DIP19: Remove comma operator from D and provision better syntactic support for tuples

deadalnix deadalnix at gmail.com
Tue Sep 25 02:55:02 PDT 2012


Le 24/09/2012 17:24, Andrei Alexandrescu a écrit :
> On 9/24/12 9:27 AM, Philippe Sigaud wrote:
>> On Mon, Sep 24, 2012 at 12:46 PM, Nick Sabalausky
>> <SeeWebsiteToContactMe at semitwist.com> wrote:
>>
>>> That said, I'm not necessarily opposed to the strict separation if we
>>> had a good candidate for built-in tuple literal syntax. But *if* the
>>> best we have is parens (and maybe there *is* something better?) then
>>> maybe this would be an acceptable way to achieve it?
>>
>> If the problems in DIP 19 are deemed mostly syntactic (1- and 0-
>> element tuples), then maybe *for once* a simple syntax change could
>> solve them? I know syntax proposals are a dime a dozen in this
>> newsgroup, but why not here, to avoid the ((1)) problem?
>>
>> For example choosing { 1, 2} to represent a tuple? { } blocks in D
>> enclose semi-colon terminated declarations or expressions, but here
>> it's enclosing comma-separated expressions.
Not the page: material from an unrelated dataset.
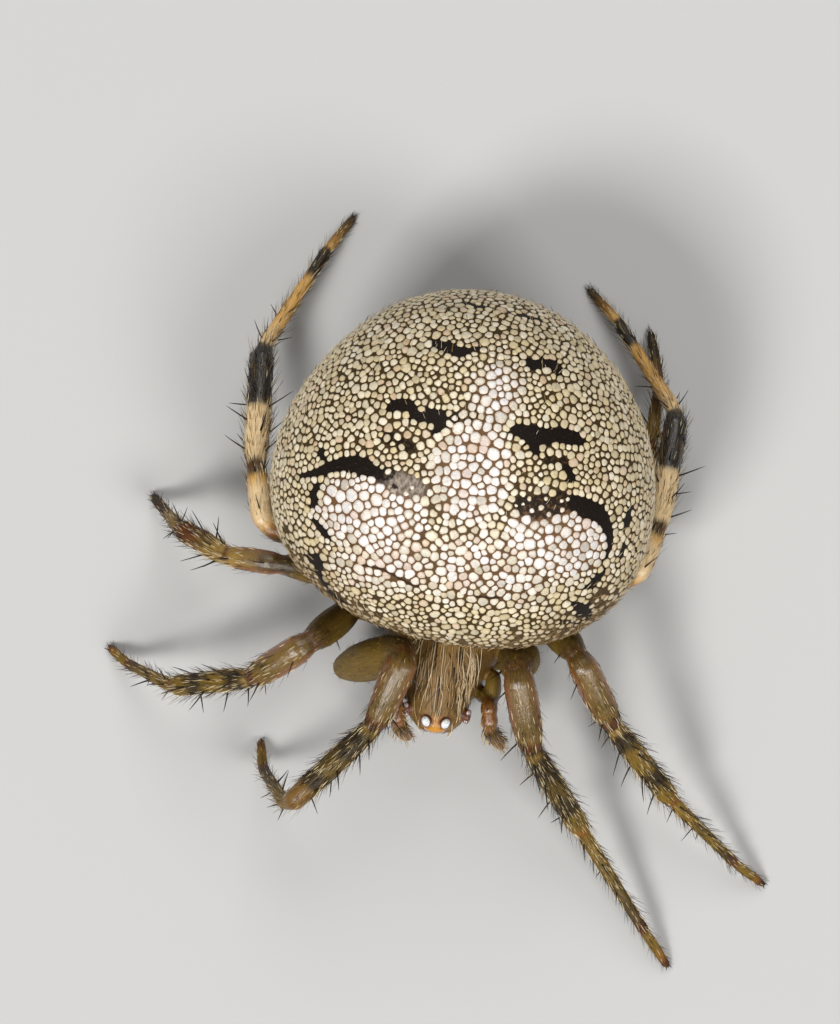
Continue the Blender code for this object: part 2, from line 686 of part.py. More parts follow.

And, since { } is probably
>> dangerous without a completly integrated type systems giving a type to
>> all expressions ( (){} anyone?) , why not use (| 1, 2 |), or whatever
>> syntax strikes our collective fancy? (I propose *not* to use< ,>)
>>
>> Then, the compiler has to change the way it prints its internal tuple,
>> to follow the new syntax.
>>
>>> Ie:
>>>
>>> // (3) is polysemous: Either int or (int)
>>> int a = (3); // Normal value
>>> (int) b = (3); // One-element tuple
>>> auto c = (3); // Default to normal "int"?
>>
>> For the third case, I'd say it defaults to a tuple. But then again,
>> using another syntax solves this problem.
>>
>> auto c = (| 3 |); // or c = { 3 };
>
> I think my main problem with this is that I'm perfectly happy with the
> baseline, which has "tuple(" as the left delimiter and ")" as the right
> delimiter. I'd be more excited to invent notation if there was
> overwhelming or at least considerable evidence that the notation
> considerably helps certain use cases, or is very frequent. As things
> are, I'd be quite "meh" about suddenly adding lenses.
>
> Andrei

Clearly, crating a tuple that way isn't the issue. tuple() is ok.